What did the Queen’s speech tell us about the future of pensions and master trusts?

Last month, on the 18th May, the Queen delivered her 65th speech, outlining the key policies and programmes drawn up by the British Government. The speech often proves to be one of the most important dates in the Parliamentary diary, as her Majesty comments on a wide variety of issues that could have a major impact on the country. This year, the speech included some details on pensions and specifically, the master trust market. Here at LifeSight, we knew something was coming, so our interest was piqued!

Master Trusts
One of the most intriguing parts of the speech revealed that the Government will be implementing ‘strict new criteria’ for master trusts and greater powers for the Pensions Regulator. It has not been decided what these will be, but it is better to get the details right than to publish them early.

A key aim of this could be to remove fears that members’ funds could be used to meet the costs of winding up an insolvent, failing master trust and transferring members’ savings to a new provider. This is a particular concern when the master trust is not supported by a profitable enterprise with diverse lines of business and a reputation to protect. Making master trusts hold money in reserve to cover any wind-up costs would be one solution. However, capital costs may affect what providers need to charge members in the normal course of events.

The Government could also consider making all master trusts comply with the governance and administration standards set out in the Master Trust Assurance Framework. The enhanced role for the regulator to ‘authorise’ schemes looks like a licencing regime for multi-employer pension schemes. Enforcing such standards will help employers verify potential schemes suitability for their employees.   

While the details aren’t there yet, there is support around the intention assuming it is proportionate. Raising the minimum requirements for entry into the master trust market is clearly important in order to develop a reputable and trustworthy industry that employees and savers can be confident in.

The Pensions Bill

Now, although this may not have merited a mention in the Queen’s speech, watch this space as bills can be amended after being introduced. This means that the final legislation could be much more wide-ranging. 

By the time the Bill reaches the statute book, for example, it might contain measures to bring forward when the State Pension Age will rise to 68 following John Cridland’s Review. The Bill could also be a vehicle for anything else that the Government decides it wants to do in the pensions space – from changes to how defined benefit pensions are regulated to outside chances such as automatic enrolment into Lifetime ISAs.
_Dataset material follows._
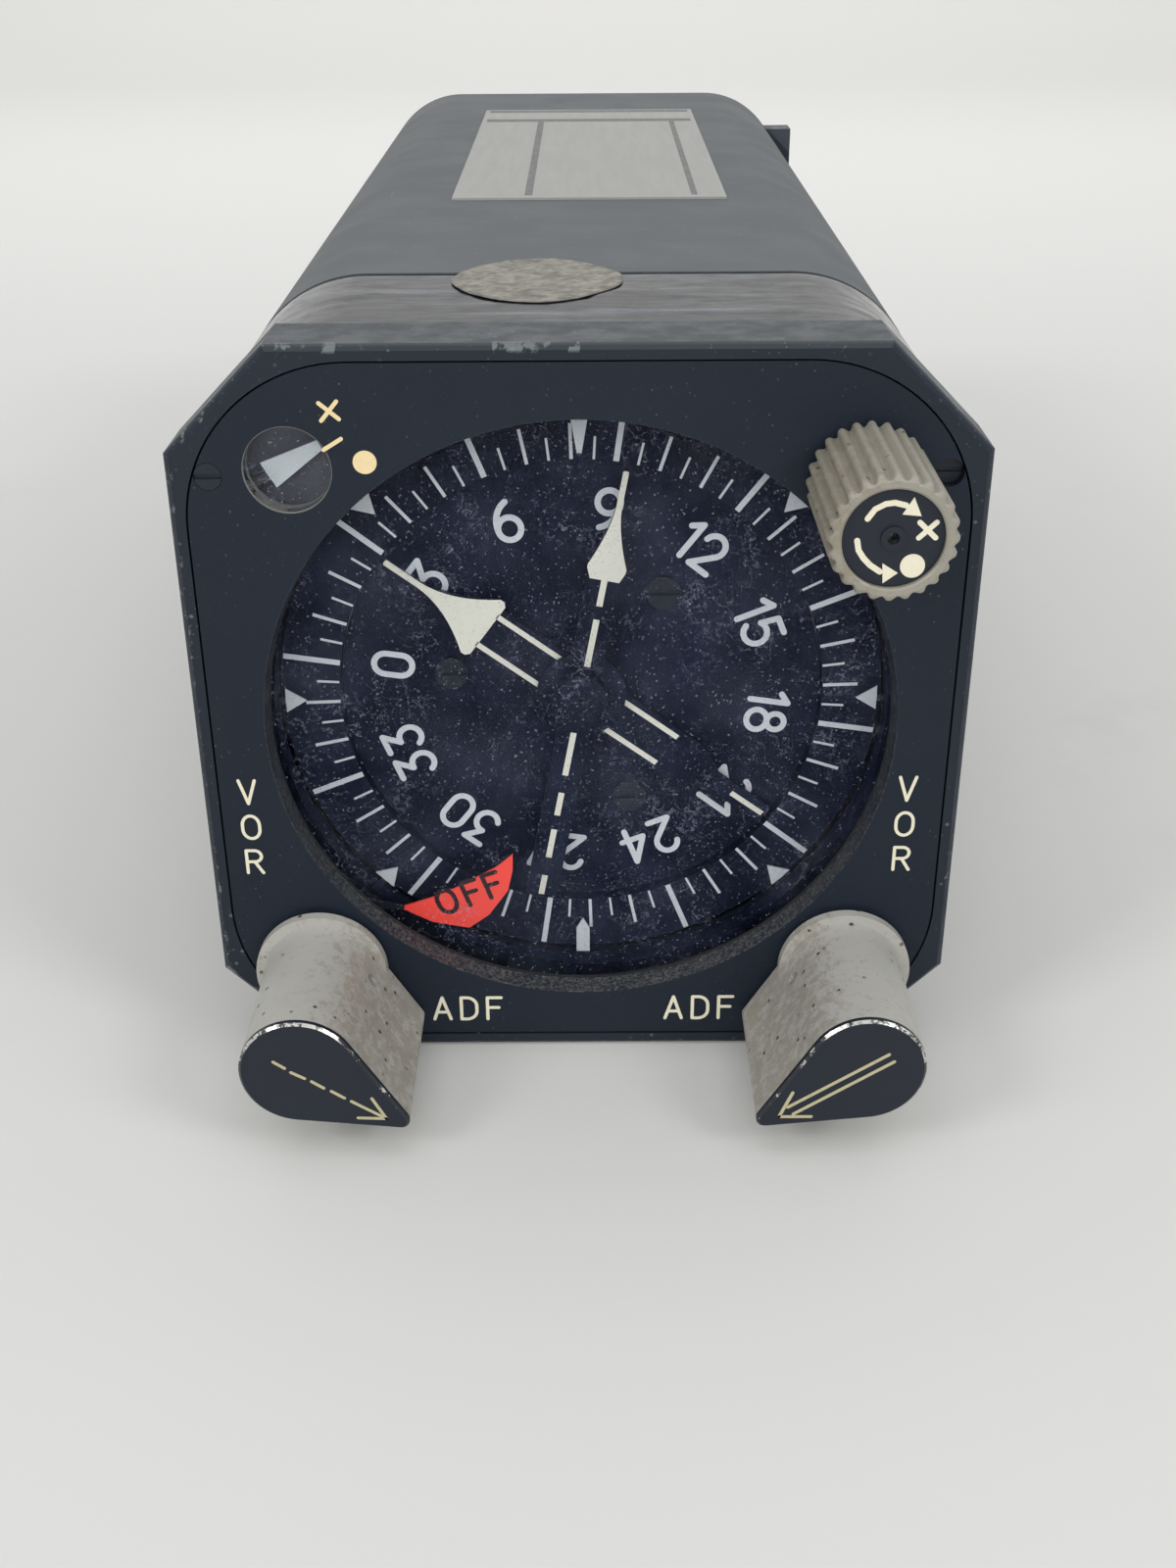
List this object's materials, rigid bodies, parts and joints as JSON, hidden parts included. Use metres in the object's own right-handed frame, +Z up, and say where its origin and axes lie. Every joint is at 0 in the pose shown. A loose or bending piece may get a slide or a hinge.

Lifetime Savings Bill (LISA)

No new details of the Lifetime ISA were announced during the Queens speech – which is unsurprising as we are expecting to hear more in the autumn. Some employers will be eager to facilitate access to LISAs as employees may find it appealing to save money directly out of their paycheque, before they have a chance to spend it. Employers may also be able to negotiate better deals than individuals could do themselves. For other employers, the challenge will be to communicate how the benefits of workplace pensions stack up against LISAs.

Generally speaking, Government policy still provides stronger incentives to save for retirement through a pension, certainly where employee contributions are being matched by the employer. Having said that, the Chancellor may not be finished with changes to how pensions can be paid and taxed.


Overall, the Queens speech touched on important aspects of British legislation, and the impact of those aspects relating to pensions have the potential to be far-reaching. The impending changes to master trusts could stand to benefit employees and savers immensely if they succeed in ensuring this ‘strict new criteria’ achieves its aim, to ensure members’ funds are adequately protected. In addition, by regulating the up and coming master trust market, the Government will ensure the market’s credibility by eliminating any less reputable or unsustainable schemes.